**** STORED RECORDS ****
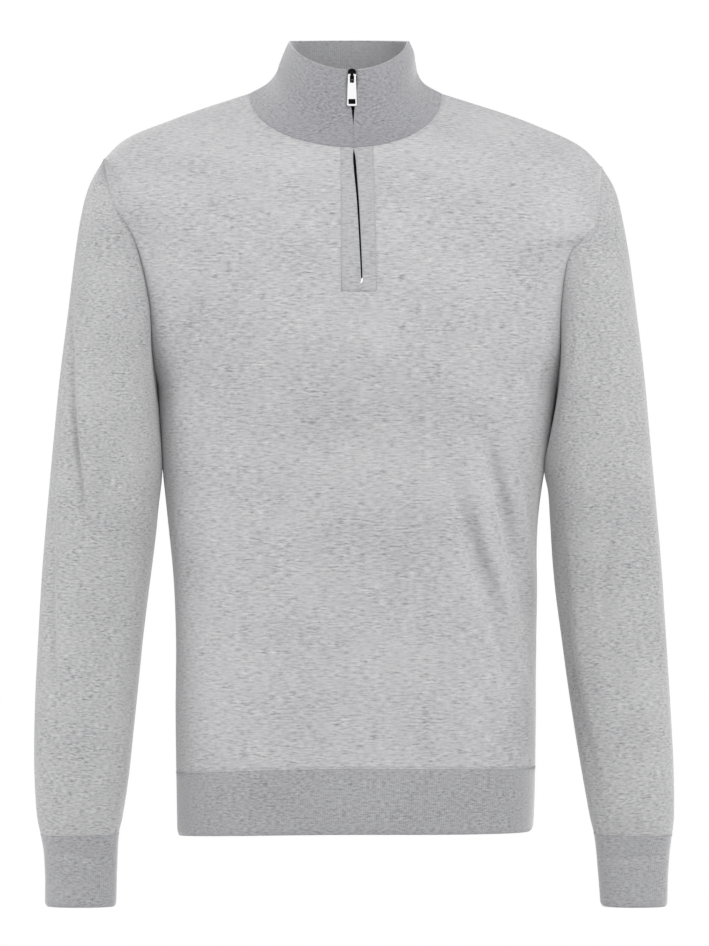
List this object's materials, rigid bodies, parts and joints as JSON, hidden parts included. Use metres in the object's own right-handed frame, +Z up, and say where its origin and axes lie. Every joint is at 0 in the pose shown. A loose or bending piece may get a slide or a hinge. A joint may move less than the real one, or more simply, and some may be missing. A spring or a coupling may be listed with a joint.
{
  "type": "half-zip sweater",
  "caption": "Fine-knit sweater with a stand-up rib collar, a half-length front zip, long sleeves, rib cuffs and a rib hem, filled out as if worn.",
  "frame": {"origin": "middle of the neck opening, level with the two shoulder points of the neck seam, where the garment hangs on its wearer", "axes": "+Z up, -Y the front, -X the wearer's right side"},
  "size_m": [0.5726, 0.2301, 0.78],
  "materials": {
    "knit": "fine single jersey in light grey marl wool",
    "rib": "fine rib in the same yarn, darker because it is denser",
    "zip_tape": "woven black tape",
    "zip_black": "black enamelled zinc and teeth",
    "zip_steel": "polished steel"
  },
  "bodies": {
    "garment": {"front": "knit", "back": "knit", "sleeve_right": "knit", "sleeve_left": "knit", "placket_right": "knit", "placket_left": "knit", "collar": "rib", "hem_rib": "rib", "cuff_right": "rib", "cuff_left": "rib", "zip_tape_right": "zip_tape", "zip_tape_left": "zip_tape", "zip_chain": "zip_black", "zip_slider": "zip_black", "zip_stop": "zip_steel"},
    "pull": {"zip_pull": "zip_steel"}
  },
  "joints": [
    {"name": "pull_hinge", "type": "hinge", "parent": "garment", "child": "pull", "pos_m": [0, -0.07481, 0.0129], "axis": [-1, 0, 0], "range_deg": [0, 150]}
  ]
}
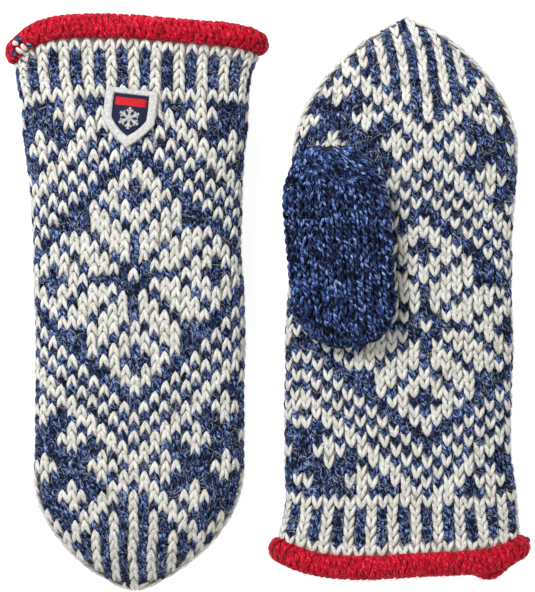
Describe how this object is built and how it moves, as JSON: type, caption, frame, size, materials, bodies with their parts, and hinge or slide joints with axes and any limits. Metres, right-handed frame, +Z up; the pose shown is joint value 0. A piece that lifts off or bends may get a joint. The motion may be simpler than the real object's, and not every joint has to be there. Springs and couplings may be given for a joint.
{
  "type": "knitted mittens",
  "caption": "Pair of lined knitted colourwork mittens with rolled cuffs, lying flat side by side, one palm down and one palm up.",
  "frame": {"origin": "on the surface the pair lies on, under the middle of the pair's box", "axes": "+Z up, +Y along the mittens towards the fingertips of the palm-up mitten, +X from the palm-down mitten to the palm-up one"},
  "size_m": [0.247, 0.2718, 0.0424],
  "materials": {
    "white_wool": "knitted wool, matte",
    "blue_marl_wool": "knitted marl wool, matte",
    "red_wool": "knitted wool, matte",
    "fleece_lining": "brushed fleece, matte",
    "badge_white": "woven, slight sheen",
    "badge_navy": "woven, slight sheen",
    "seam_thread": "sewing thread"
  },
  "bodies": {
    "left_mitten": {"left_hand_knit": "white_wool", "left_hand_lining": "fleece_lining", "left_cuff_roll": "red_wool", "left_cuff_join_yarn": "blue_marl_wool", "left_lining_seam_thread": "seam_thread", "left_tip_gather_yarn": "white_wool", "left_thumb_linking_yarn": "blue_marl_wool", "left_badge_border": "badge_white", "left_badge_field": "badge_navy", "left_badge_emblem": "badge_white", "left_badge_stitching": "seam_thread"},
    "left_thumb": {"left_thumb_knit": "blue_marl_wool", "left_thumb_lining": "fleece_lining", "left_thumb_gather_yarn": "blue_marl_wool"},
    "right_mitten": {"right_hand_knit": "white_wool", "right_hand_lining": "fleece_lining", "right_cuff_roll": "red_wool", "right_cuff_join_yarn": "blue_marl_wool", "right_lining_seam_thread": "seam_thread", "right_tip_gather_yarn": "white_wool", "right_thumb_linking_yarn": "blue_marl_wool", "right_badge_border": "badge_white", "right_badge_field": "badge_navy", "right_badge_emblem": "badge_white", "right_badge_stitching": "seam_thread"},
    "right_thumb": {"right_thumb_knit": "blue_marl_wool", "right_thumb_lining": "fleece_lining", "right_thumb_gather_yarn": "blue_marl_wool"}
  },
  "joints": [
    {"name": "right_mitten_lift", "type": "slide", "parent": "left_mitten", "child": "right_mitten", "axis": [0, 0, 1], "range_m": [0, 0.12]},
    {"name": "left_thumb_hinge", "type": "hinge", "parent": "left_mitten", "child": "left_thumb", "pos_m": [0.03535, -0.02081, 0.0272], "axis": [1, 0, 0], "range_deg": [0, 70]},
    {"name": "right_thumb_hinge", "type": "hinge", "parent": "right_mitten", "child": "right_thumb", "pos_m": [-0.04335, 0.0244, 0], "axis": [1, 0, 0], "range_deg": [0, 60]}
  ],
  "couplings": [
    {"joint": "right_thumb_hinge", "follows": "right_mitten_lift", "rad_per_m": 8.72}
  ]
}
****
* **TO BE DONE**
Reproduce the material exactly, with every line intact.

* **WRITTEN RESPONSE**
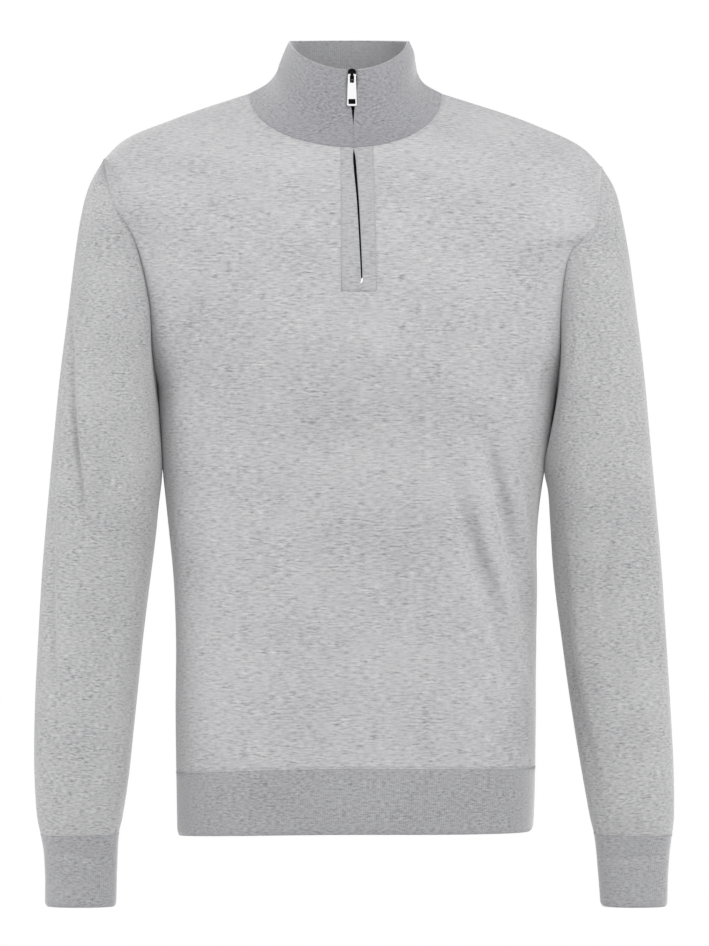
List this object's materials, rigid bodies, parts and joints as JSON, hidden parts included. Use metres in the object's own right-handed frame, +Z up, and say where its origin and axes lie. Every joint is at 0 in the pose shown. A loose or bending piece may get a slide or a hinge. A joint may move less than the real one, or more simply, and some may be missing. A spring or a coupling may be listed with a joint.
{
  "type": "half-zip sweater",
  "caption": "Fine-knit sweater with a stand-up rib collar, a half-length front zip, long sleeves, rib cuffs and a rib hem, filled out as if worn.",
  "frame": {"origin": "middle of the neck opening, level with the two shoulder points of the neck seam, where the garment hangs on its wearer", "axes": "+Z up, -Y the front, -X the wearer's right side"},
  "size_m": [0.5726, 0.2301, 0.78],
  "materials": {
    "knit": "fine single jersey in light grey marl wool",
    "rib": "fine rib in the same yarn, darker because it is denser",
    "zip_tape": "woven black tape",
    "zip_black": "black enamelled zinc and teeth",
    "zip_steel": "polished steel"
  },
  "bodies": {
    "garment": {"front": "knit", "back": "knit", "sleeve_right": "knit", "sleeve_left": "knit", "placket_right": "knit", "placket_left": "knit", "collar": "rib", "hem_rib": "rib", "cuff_right": "rib", "cuff_left": "rib", "zip_tape_right": "zip_tape", "zip_tape_left": "zip_tape", "zip_chain": "zip_black", "zip_slider": "zip_black", "zip_stop": "zip_steel"},
    "pull": {"zip_pull": "zip_steel"}
  },
  "joints": [
    {"name": "pull_hinge", "type": "hinge", "parent": "garment", "child": "pull", "pos_m": [0, -0.07481, 0.0129], "axis": [-1, 0, 0], "range_deg": [0, 150]}
  ]
}
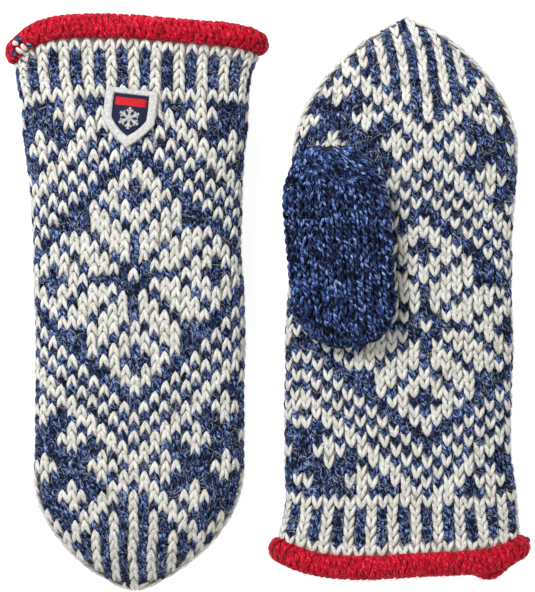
Describe how this object is built and how it moves, as JSON: type, caption, frame, size, materials, bodies with their parts, and hinge or slide joints with axes and any limits. Metres, right-handed frame, +Z up; the pose shown is joint value 0. A piece that lifts off or bends may get a joint. The motion may be simpler than the real object's, and not every joint has to be there. Springs and couplings may be given for a joint.
{
  "type": "knitted mittens",
  "caption": "Pair of lined knitted colourwork mittens with rolled cuffs, lying flat side by side, one palm down and one palm up.",
  "frame": {"origin": "on the surface the pair lies on, under the middle of the pair's box", "axes": "+Z up, +Y along the mittens towards the fingertips of the palm-up mitten, +X from the palm-down mitten to the palm-up one"},
  "size_m": [0.247, 0.2718, 0.0424],
  "materials": {
    "white_wool": "knitted wool, matte",
    "blue_marl_wool": "knitted marl wool, matte",
    "red_wool": "knitted wool, matte",
    "fleece_lining": "brushed fleece, matte",
    "badge_white": "woven, slight sheen",
    "badge_navy": "woven, slight sheen",
    "seam_thread": "sewing thread"
  },
  "bodies": {
    "left_mitten": {"left_hand_knit": "white_wool", "left_hand_lining": "fleece_lining", "left_cuff_roll": "red_wool", "left_cuff_join_yarn": "blue_marl_wool", "left_lining_seam_thread": "seam_thread", "left_tip_gather_yarn": "white_wool", "left_thumb_linking_yarn": "blue_marl_wool", "left_badge_border": "badge_white", "left_badge_field": "badge_navy", "left_badge_emblem": "badge_white", "left_badge_stitching": "seam_thread"},
    "left_thumb": {"left_thumb_knit": "blue_marl_wool", "left_thumb_lining": "fleece_lining", "left_thumb_gather_yarn": "blue_marl_wool"},
    "right_mitten": {"right_hand_knit": "white_wool", "right_hand_lining": "fleece_lining", "right_cuff_roll": "red_wool", "right_cuff_join_yarn": "blue_marl_wool", "right_lining_seam_thread": "seam_thread", "right_tip_gather_yarn": "white_wool", "right_thumb_linking_yarn": "blue_marl_wool", "right_badge_border": "badge_white", "right_badge_field": "badge_navy", "right_badge_emblem": "badge_white", "right_badge_stitching": "seam_thread"},
    "right_thumb": {"right_thumb_knit": "blue_marl_wool", "right_thumb_lining": "fleece_lining", "right_thumb_gather_yarn": "blue_marl_wool"}
  },
  "joints": [
    {"name": "right_mitten_lift", "type": "slide", "parent": "left_mitten", "child": "right_mitten", "axis": [0, 0, 1], "range_m": [0, 0.12]},
    {"name": "left_thumb_hinge", "type": "hinge", "parent": "left_mitten", "child": "left_thumb", "pos_m": [0.03535, -0.02081, 0.0272], "axis": [1, 0, 0], "range_deg": [0, 70]},
    {"name": "right_thumb_hinge", "type": "hinge", "parent": "right_mitten", "child": "right_thumb", "pos_m": [-0.04335, 0.0244, 0], "axis": [1, 0, 0], "range_deg": [0, 60]}
  ],
  "couplings": [
    {"joint": "right_thumb_hinge", "follows": "right_mitten_lift", "rad_per_m": 8.72}
  ]
}